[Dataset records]
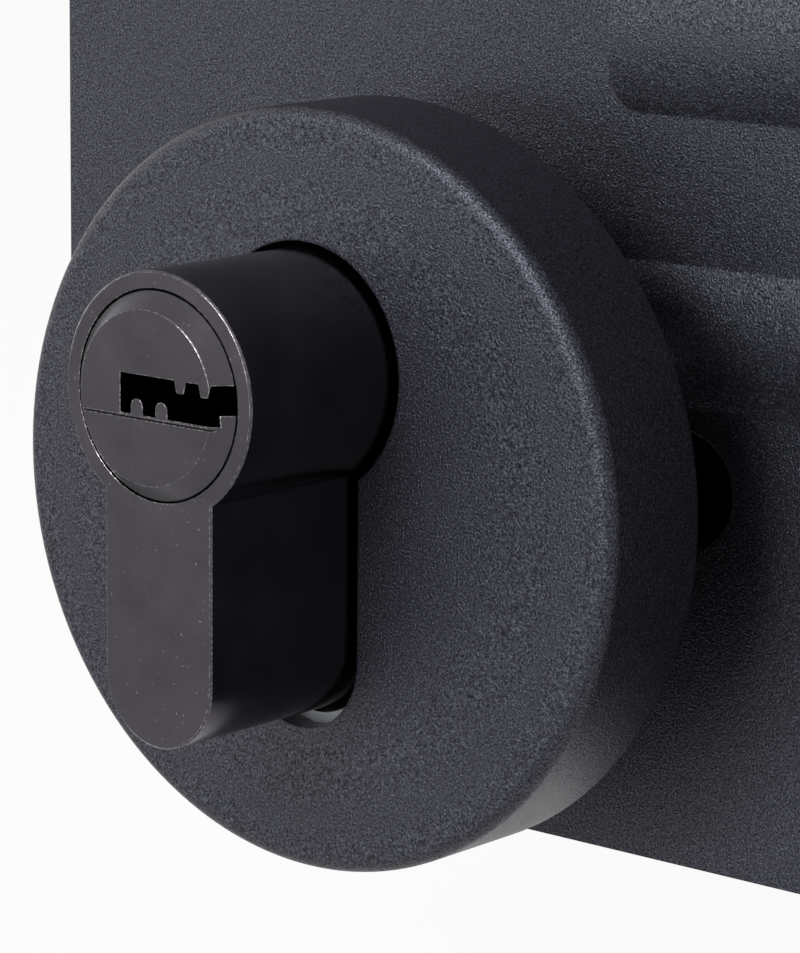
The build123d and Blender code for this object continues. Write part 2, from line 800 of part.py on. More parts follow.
with BuildPart() as inner_rose_base:
    with BuildSketch(depth(door_half + base_thickness)):
        with Locations((0, -rose_drop)):
            Circle(rose_radius - rose_wall)
    extrude(amount=base_thickness)
    with BuildSketch(depth(door_half + lip_height)):
        foot_lip()
    extrude(amount=lip_height)
    with BuildSketch(depth(door_half + lip_height)):
        profile_shape(rose_hole_gap)
        with Locations(*rose_post_places):
            Circle(rose_screw_radius + thread_fit)
    extrude(amount=lip_height, mode=Mode.SUBTRACT)
    for place in rose_post_places:
        with BuildSketch(depth(door_half + base_thickness)):
            with Locations(place):
                Circle(rose_head_radius + thread_fit)
        extrude(
            amount=head_depth(rose_screw_radius, rose_head_radius),
            taper=countersink_angle / 2, mode=Mode.SUBTRACT,
        )
save(inner_rose_base.part, "inner_rose_base")

# Threaded posts with flat heads, pressed through the outer base from the front
with BuildPart() as rose_posts:
    with BuildSketch(depth(rose_back - base_thickness)):
        with Locations(*rose_post_places):
            Circle(rose_post_head)
    extrude(amount=rose_post_head_thickness)
    with BuildSketch(depth(rose_post_reach)):
        with Locations(*rose_post_places):
            Circle(rose_post_radius)
    extrude(amount=rose_post_reach + door_half + base_thickness)
    with BuildSketch(depth(rose_post_reach)):
        with Locations(*rose_post_places):
            Circle(rose_screw_radius + thread_fit)
    extrude(amount=rose_screw_length, mode=Mode.SUBTRACT)
save(rose_posts.part, "rose_posts")

# Bolts that draw the two bases together
rose_bolt = countersunk_screw(rose_screw_radius, rose_head_radius, rose_screw_length, 1.4)
with BuildPart() as rose_bolts:
    with Locations(Plane.XZ.offset(-door_half - base_thickness)):
        with Locations(*rose_post_places):
            add(rose_bolt.rotate(Axis.X, 180))
save(rose_bolts.part, "rose_bolts")

# Bow spring between the top of the case and the carriage
spring_place = bolt_rear - spring_end_gap - spring_half_span
spring_low = carriage_roof + spring_gap + spring_strip / 2
spring_high = case_top - case_wall - spring_strip
with BuildPart() as bow_spring:
    with BuildSketch(depth(carriage_back_face)):
        with BuildLine():
            bow = ThreePointArc(
                (spring_place - spring_half_span, spring_high), (spring_place, spring_low),
                (spring_place + spring_half_span, spring_high),
            )
            offset(amount=spring_strip / 2)
        make_face()
    extrude(amount=carriage_thickness)
save(bow_spring.part, "bow_spring")
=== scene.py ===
"""Dresses the mortise deadbolt: its finishes, wound springs, threaded screws, studio and camera.

Every length is in metres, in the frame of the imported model: X runs to the door's edge,
Y runs into the door from outside, and Z is up.
"""

import math

import bpy
from bpy.props import FloatProperty, FloatVectorProperty, IntProperty, PointerProperty
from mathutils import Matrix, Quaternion, Vector


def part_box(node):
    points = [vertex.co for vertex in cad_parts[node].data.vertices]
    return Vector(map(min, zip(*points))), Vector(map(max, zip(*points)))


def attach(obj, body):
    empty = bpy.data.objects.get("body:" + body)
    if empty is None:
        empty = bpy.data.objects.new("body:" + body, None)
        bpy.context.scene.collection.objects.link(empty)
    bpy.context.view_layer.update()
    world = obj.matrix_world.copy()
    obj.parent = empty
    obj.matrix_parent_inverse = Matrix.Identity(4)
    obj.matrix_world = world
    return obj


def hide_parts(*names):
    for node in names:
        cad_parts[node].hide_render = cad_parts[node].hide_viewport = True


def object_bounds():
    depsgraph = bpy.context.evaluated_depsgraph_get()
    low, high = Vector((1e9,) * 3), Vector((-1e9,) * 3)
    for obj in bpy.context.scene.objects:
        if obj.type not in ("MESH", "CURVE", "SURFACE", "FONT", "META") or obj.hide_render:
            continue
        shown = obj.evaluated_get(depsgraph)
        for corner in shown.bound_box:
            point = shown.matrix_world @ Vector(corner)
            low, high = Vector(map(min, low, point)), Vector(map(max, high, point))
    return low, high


bl_info = {
    "name": "Mortise Deadbolt Look",
    "version": (1, 0, 0),
    "blender": (4, 5, 0),
    "location": "View3D > Sidebar > Deadbolt",
    "description": "Finishes, springs, screws, studio and camera of a mortise deadbolt",
    "category": "Object",
}

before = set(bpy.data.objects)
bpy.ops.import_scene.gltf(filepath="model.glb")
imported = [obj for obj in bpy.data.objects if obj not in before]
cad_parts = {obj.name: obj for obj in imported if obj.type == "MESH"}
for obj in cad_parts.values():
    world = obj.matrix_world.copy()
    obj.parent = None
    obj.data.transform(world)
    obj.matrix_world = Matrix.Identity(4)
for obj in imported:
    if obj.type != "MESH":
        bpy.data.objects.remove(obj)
CAD_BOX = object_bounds()
LOCK_BODY = "lock"

# The CAD nodes that share a finish
POWDER_COATED = ("case_body", "case_cover", "forend", "outer_rose_cover", "inner_rose_cover")
NICKEL_PLATED = ("cylinder_body", "outer_plug", "inner_plug")
ZINC_PLATED = ("case_posts", "bolt_carriage", "rose_posts")
ROSE_BASES = ("outer_rose_base", "inner_rose_base")
MACHINED = (
    "bolt_head", "bolt_hardened_pins", "bolt_rivets", "guide_posts", "gear_axle", "drive_gear", "cog_cam",
    "coupling_bar",
)
BRASS_TURNED = ("outer_key_pins", "inner_key_pins", "driver_pins", "chamber_plugs")
SPRINGS = ("bow_spring", "outer_plug_clip", "inner_plug_clip", "pin_springs")
SCREWS = ("cover_screws", "forend_screws", "cylinder_screw", "rose_bolts")

# The radii of a screw's head, of its shank and of its hexagon recess, which is measured to the corners
SCREW_RADII = {
    "cover_screws": {"Head Radius": 0.0029, "Shank Radius": 0.0015, "Recess Radius": 0.001},
    "forend_screws": {"Head Radius": 0.0039, "Shank Radius": 0.002, "Recess Radius": 0.0014},
    "cylinder_screw": {"Head Radius": 0.0048, "Shank Radius": 0.0025, "Recess Radius": 0.0018},
    "rose_bolts": {"Head Radius": 0.0038, "Shank Radius": 0.002, "Recess Radius": 0.0014},
}

# Turns that stand a piece made along Z upright, head towards the inner side, or head at the forend
UPRIGHT = (0.0, 0.0, 0.0)
FACING_INSIDE = (-math.pi / 2, 0.0, 0.0)
FACING_FOREND = (0.0, math.pi / 2, 0.0)

# The real widths that the finishes' patterns are drawn at
SPRAY_CLOUD = 0.011
PLATE_HAZE = 0.0045
PLATE_NICK = 0.00026
METAL_CLOUD = 0.006

# The radius of a plain metal piece's edges
METAL_EDGE = 0.00015

# The range that a noise texture mostly keeps to
NOISE_LOW = 0.3
NOISE_HIGH = 0.7

# How finely the wound and the threaded pieces are drawn
STEPS_PER_COIL = 18
WIRE_SIDES = 10
THREAD_SIDES = 28
ROWS_PER_PITCH = 10
HEAD_SIDES = 56
WELD_DISTANCE = 0.000001
SMOOTH_ANGLE = math.radians(35)

# In pitches: how deep an ISO thread is cut, and where its flank starts and ends beside a crest's middle
THREAD_DEPTH = 0.61
FLANK_START = 0.07
FLANK_END = 0.43

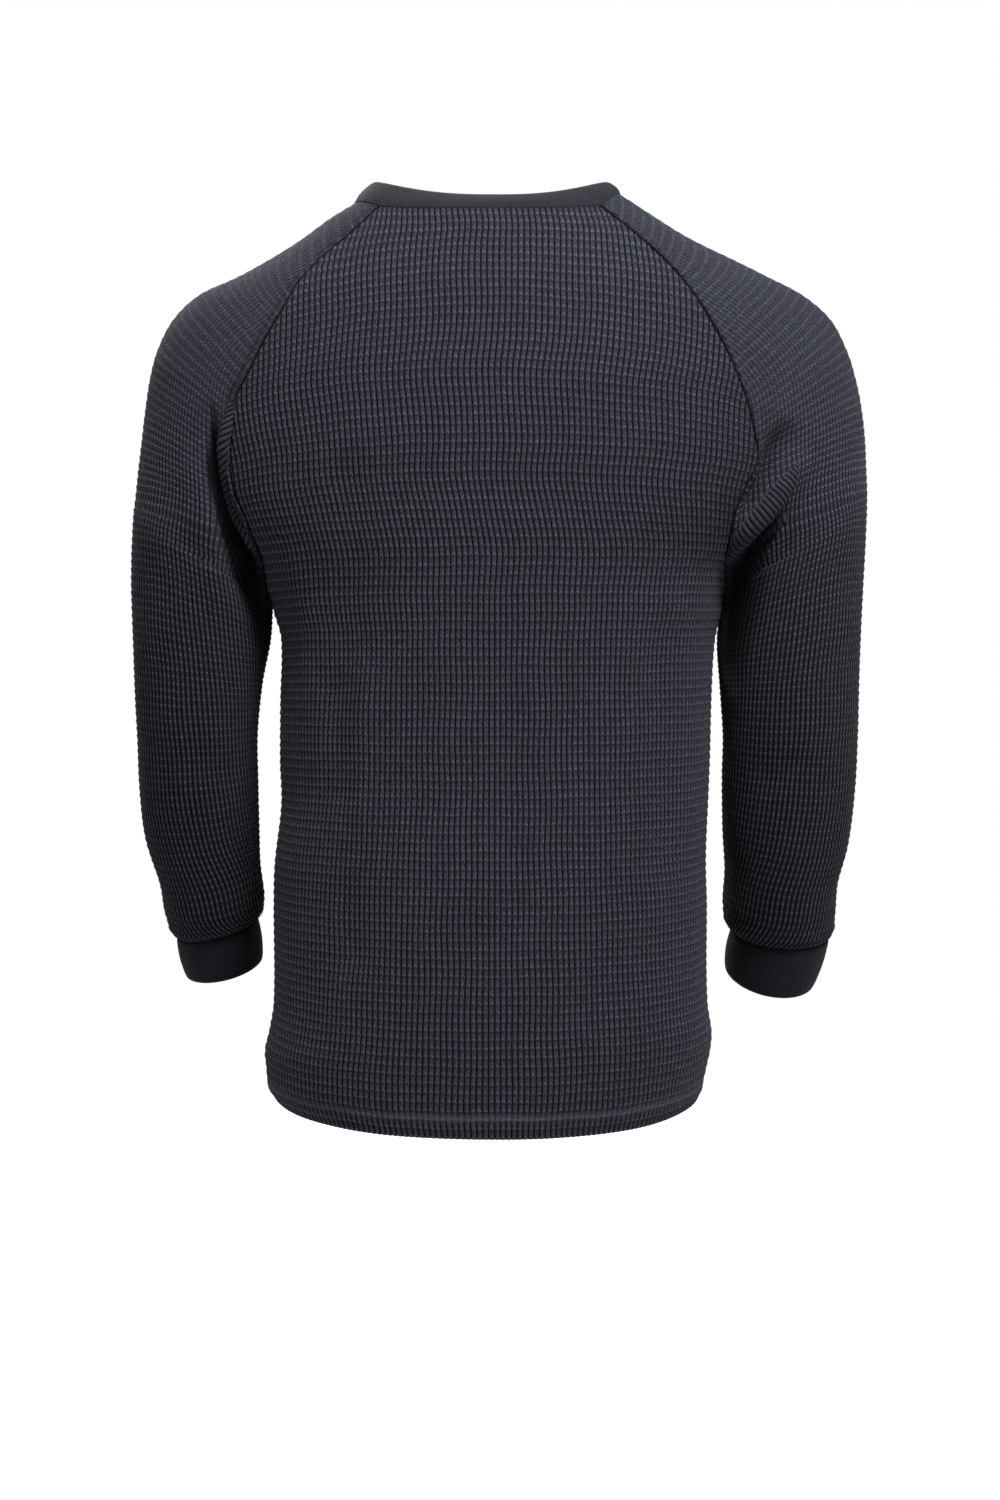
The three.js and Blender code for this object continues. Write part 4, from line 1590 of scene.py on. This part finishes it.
class Shader:
    """Builds the nodes of one material."""

    BLEND_INPUTS = (0, 6, 7)
    BLEND_OUTPUT = 2
    NOISE_ROUGHNESS = 0.6

    def __init__(self, name: str) -> None:
        """Starts an empty material of that name.

        Args:
            name: the material's name.
        """
        self.material = bpy.data.materials.new(name)
        self.material.use_nodes = True
        self.tree = self.material.node_tree
        self.tree.nodes.clear()

    def node(self, kind: str, **inputs: object) -> bpy.types.Node:
        """Adds a node.

        Args:
            kind: its type.
            inputs: values or sockets for its inputs, by name with _ for a space.

        Returns:
            The node.
        """
        made = self.tree.nodes.new(kind)
        for name, value in inputs.items():
            self.feed(made.inputs[name.replace("_", " ")], value)
        return made

    def feed(self, socket: bpy.types.NodeSocket, value: object) -> None:
        """Links a socket to an input, or sets its value.

        Args:
            socket: the input.
            value: a socket or a value.
        """
        if isinstance(value, bpy.types.NodeSocket):
            self.tree.links.new(value, socket)
        else:
            socket.default_value = value

    def coordinates(self, name: str) -> bpy.types.NodeSocket:
        """The mesh's coordinates of that name.

        Args:
            name: the map's name.

        Returns:
            Their socket.
        """
        made = self.tree.nodes.new("ShaderNodeUVMap")
        made.uv_map = name
        return made.outputs[0]

    def math(self, operation: str, *values: object) -> bpy.types.NodeSocket:
        """The result of a math operation on values or sockets.

        Args:
            operation: its name.
            values: the values or sockets.

        Returns:
            The result's socket.
        """
        made = self.tree.nodes.new("ShaderNodeMath")
        made.operation = operation
        for socket, value in zip(made.inputs, values):
            self.feed(socket, value)
        return made.outputs[0]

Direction
Count every line in the data where the string "None" occurs. Give nothing except the number.

Answer to the task
5